The show’s concept, as explained by Deadline, is a physical trivia game show. It is won after contestants duel each other in a battle of trivia knowledge to capture squares and, eventually, the entire floor. Once a contestant dispatches their opponent, they can choose to continue playing, answering trivia questions and capturing the entire board, or they can let The Floor choose a new challenger. The last contestant with complete board control will receive a $250,000 prize.

In an example of the wildly different Americas that Black and white people live in, where Black people are required to move fluidly between our worlds and the worlds of white people by the necessity of survival, white people can’t even be bothered to get the names of Black people who should be at least white-adjacent correct. Thereby completely stalling the game and ruining its fast-paced and semi-chaotic nature.

As the clips made their way around social media, many users poked fun at the sheer incompetence on display and provided social commentary about what the clip says about the social lives of far too many white people. 

Singer/songwriter Isadore Noir noted, “I’m telling you right now, a lot of white people are completely and totally content with not knowing anything or anyone black. They will absolutely go years not speaking to or befriending black people unless it’s an interaction they can’t avoid. They are simply NOT INTERESTED.”

Photographer Jack Barnes pointed out, “Like I said before, they don’t have to learn about us growing up, they don’t care. But we have to learn everything about them even if we don’t care.”

Writer/Poet Kyla Jenée Lacey poked fun at the “I don’t see color” crowd, writing, “I don’t see *coloreds.”

While “Black Twitter” had a great deal of fun and elicited laughter while poking fun at seemingly woefully unprepared white people, nevertheless, it illustrates a phenomenon that Donald Earl Collins referred to in an op-ed for Al-Jazeera as deliberate ignorance. Collins, a visiting professor of African-American History at Loyola University Maryland, points to the work of Crystal Fleming to illustrate his point. Fleming, a sociologist, says in her book ‘How To Be Less Stupid About Race:’ “One of the main consequences of centuries of racism is that we are all systematically exposed to racial stupidity and racist beliefs that warp our understandings of society, history, and ourselves.”

Fleming fleshed this idea out further in a 2018 lecture at the University of Wisconsin-Whitewater when she pointed out that the concept of segregation in American society did not end or begin with Jim Crow or the Black codes. Sociologically, the idea of hypersegregation is shaped by the social structures of white Americans writ large.

“One of the largest, most powerful sources of racial ignorance in our society is hypersegregation.

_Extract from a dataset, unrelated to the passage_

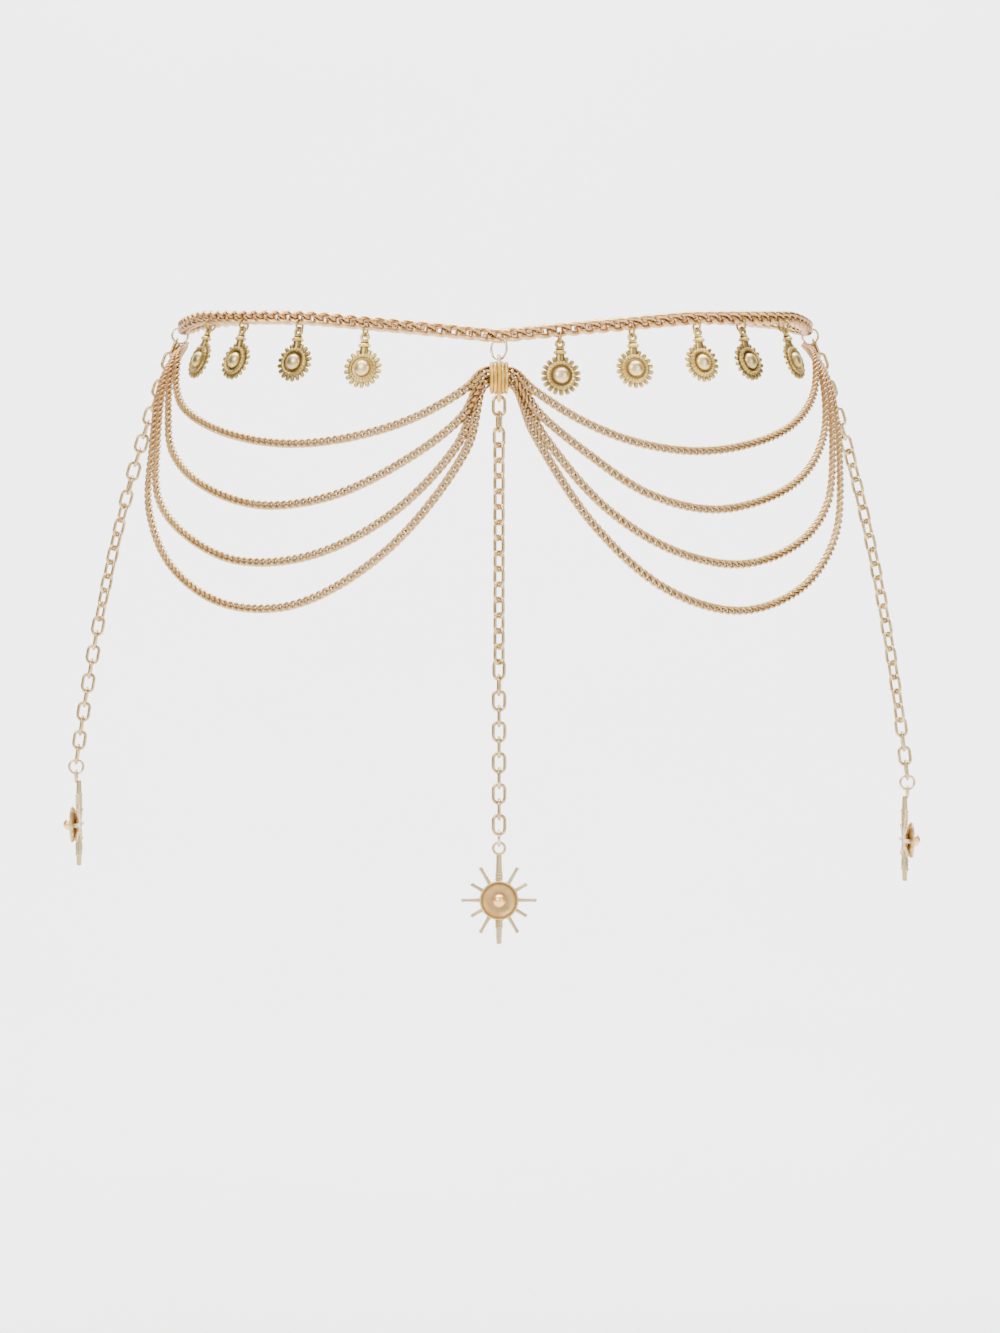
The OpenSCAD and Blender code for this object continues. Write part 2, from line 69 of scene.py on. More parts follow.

For most of this country’s history, segregation has been intentionally enforced not by people of color, not by Native Americans, not by African Americans, not by Latinx Americans, not by Asian Americans but very certainly by white Americans,” Fleming said. 

Fleming concluded, “White imposed segregation has meant that tens of millions of white Americans grow up in our society without meaningful relationships with people of color, without ever studying the history, sociology, and politics of racism, and without knowing what issues of race feel like from the perspectives of people of color.”